Similarly for Airbus and Boeing. If the consequently higher volumes are sufficient to keep a tighter lid on costs come sun-set, any thoughts on how this might affect airframe product lifecycles?
Competition is always the best cap on OEM margins. When it comes to engines it’s a bit more complicated as the whole picture is skewed.
For whatever reason no engine OEM can get the correct price for a new engine (production cost + amortization of development + reasonable return on investment) so they all rely on the use of the engine to consume spare parts (with high margins) to pay back the development and production/sales costs of the engine.
This back-loaded earning creates large risks for the engine OEMs. Their business plan for a new engine closes much later than for the aircraft. If the aircraft is sold with competition (like most do), the up-front cost and later operations costs of the aircraft (where the engine is about 1/3 of up-front cost and 2/3 of maintenance costs) will be under competition even if there is a sole source situation for the engine. So the competitive pressure is there.
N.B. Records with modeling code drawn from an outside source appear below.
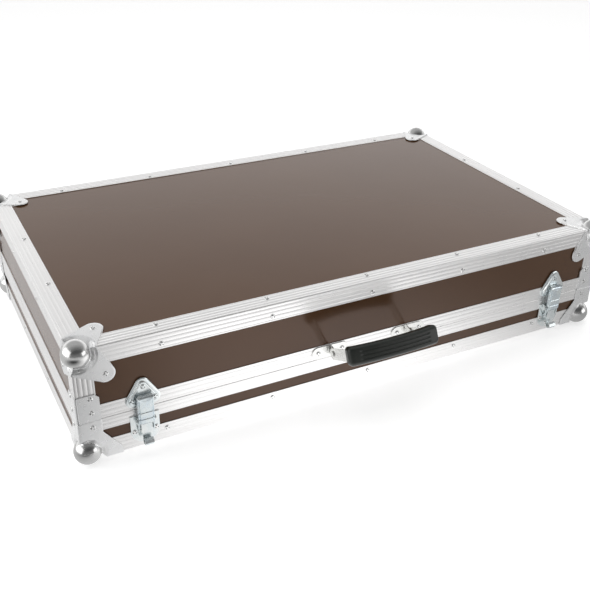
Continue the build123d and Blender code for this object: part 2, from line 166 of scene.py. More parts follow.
def loft(rings):
    """Closed shell through rings of equal count, capped at both ends."""
    count = len(rings[0])
    last = (len(rings) - 1) * count
    verts = [point for ring in rings for point in ring]
    faces = []
    for a in range(0, last, count):
        for i in range(count):
            j = (i + 1) % count
            faces.append((a + i, a + j, a + count + j, a + count + i))
    faces.append(tuple(range(count - 1, -1, -1)))
    faces.append(tuple(last + i for i in range(count)))
    return verts, faces


def hull_ring(circles, inset, height):
    """Ring round the hull of circles (x, y, r), inset by a distance, by direction of the outline's normal."""
    count = 96
    points = []
    for k in range(count):
        angle = 2 * math.pi * (k + 0.5) / count
        nx, ny = math.cos(angle), math.sin(angle)
        x, y, r = max(circles, key=lambda c: c[0] * nx + c[1] * ny + c[2])
        points.append((x + (r - inset) * nx, y + (r - inset) * ny, height))
    return points


# Places: each turns a local point into one of the shared frame

SIDES = {
    "front": Vector((0, -1, 0)),
    "back": Vector((0, 1, 0)),
    "left": Vector((-1, 0, 0)),
    "right": Vector((1, 0, 0)),
}
UP = Vector((0, 0, 1))


def half_run(side):
    """Half the length of a side."""
    return x_out if side in ("front", "back") else y_out


def on_side(side, along, height, out=0.0):
    """Place on a side's outer face: local x to the right seen from outside, y up, z outward."""
    normal = SIDES[side]
    reach = y_out if side in ("front", "back") else x_out
    right = UP.cross(normal)
    origin = normal * (reach + out) + right * along + UP * height
    return lambda p: origin + right * p[0] + UP * p[1] + normal * p[2]


def on_flat(x, y, top, out=0.0):
    """Place on the top or the underside, or off it by a distance, local z outward."""
    sign = 1 if top else -1
    origin = Vector((x, y, z_high if top else z_low))
    return lambda p: origin + Vector((p[0], sign * p[1], sign * (p[2] + out)))


# Materials. Noise scales are per metre; bump strengths come with a distance in metres


def principled(name, colour, metallic=0.0, roughness=0.5, ior=1.5):
    material = bpy.data.materials.new(name)
    material.use_nodes = True
    nodes, links = material.node_tree.nodes, material.node_tree.links
    shader = nodes["Principled BSDF"]
    shader.inputs["Base Color"].default_value = (*colour, 1.0)
    shader.inputs["Metallic"].default_value = metallic
    shader.inputs["Roughness"].default_value = roughness
    shader.inputs["IOR"].default_value = ior
    return material, nodes, links, shader


def noise(nodes, links, source, scale, detail=3.0, rough=0.5, stretch=None):
    """Noise value of a coordinate socket, scaled per metre and optionally stretched."""
    node = nodes.new("ShaderNodeTexNoise")
    node.inputs["Scale"].default_value = scale
    node.inputs["Detail"].default_value = detail
    node.inputs["Roughness"].default_value = rough
    if stretch:
        mapping = nodes.new("ShaderNodeMapping")
        mapping.inputs["Scale"].default_value = stretch
        links.new(source, mapping.inputs["Vector"])
        source = mapping.outputs["Vector"]
    links.new(source, node.inputs["Vector"])
    return node.outputs["Fac"]


def spread(nodes, links, value, low, high, from_low=0.3, from_high=0.7):
    """Maps a value's middle range to another range."""
    node = nodes.new("ShaderNodeMapRange")
    node.inputs["From Min"].default_value = from_low
    node.inputs["From Max"].default_value = from_high
    node.inputs["To Min"].default_value = low
    node.inputs["To Max"].default_value = high
    links.new(value, node.inputs["Value"])
    return node.outputs["Result"]


def blend_colour(nodes, links, shader, value, first, second):
    """Sets the base colour between two, by a value from 0 to 1."""
    node = nodes.new("ShaderNodeMix")
    node.data_type = "RGBA"
    links.new(value, node.inputs["Factor"])
    node.inputs["A"].default_value = (*first, 1.0)
    node.inputs["B"].default_value = (*second, 1.0)
    links.new(node.outputs["Result"], shader.inputs["Base Color"])


def combine(nodes, links, operation, first, second):
    """Output of a math node on a socket and another socket or a number."""
    node = nodes.new("ShaderNodeMath")
    node.operation = operation
    links.new(first, node.inputs[0])
    if isinstance(second, float):
        node.inputs[1].default_value = second
    else:
        links.new(second, node.inputs[1])
    return node.outputs[0]


def bump(nodes, links, shader, heights):
    """Chains bumps of (height socket, strength, distance in metres)."""
    previous = None
    for height, strength, distance in heights:
        node = nodes.new("ShaderNodeBump")
        node.inputs["Strength"].default_value = strength
        node.inputs["Distance"].default_value = distance
        links.new(height, node.inputs["Height"])
        if previous:
            links.new(previous, node.inputs["Normal"])
        previous = node.outputs["Normal"]
    links.new(previous, shader.inputs["Normal"])


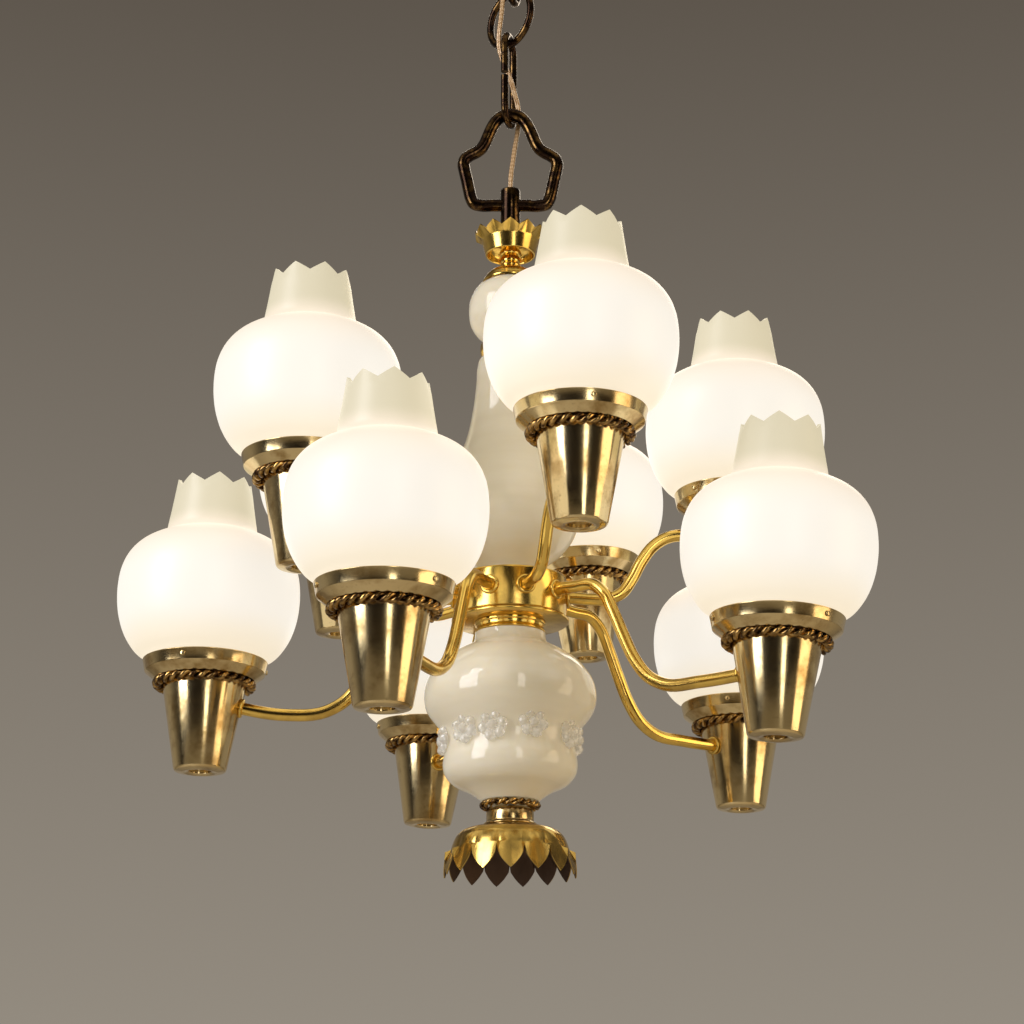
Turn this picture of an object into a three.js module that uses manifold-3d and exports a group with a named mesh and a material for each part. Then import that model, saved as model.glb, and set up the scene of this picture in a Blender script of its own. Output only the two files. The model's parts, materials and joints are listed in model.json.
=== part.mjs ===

For very attractive and high volume programs (new single aisle…) more than one available engine OEM can be justified. For average volume programs no more. For these the overall competitive pressure for the airframe will keep engine costs in line, perhaps not to the level as with multi-source, but on a reasonable level.
Is it true that airlines maintenance cost can be increased at a faster rate?
Does the payload effects the engines lasting? Would you please tell me brief.
I didn’t realize that used parts could be used in an engine overhaul. It seems that this would make the cost a little lower for the customer. You mentioned that an overhaul for a A330 engine will cost between 5m to 8m. How long does it take to overhaul an engine of that size?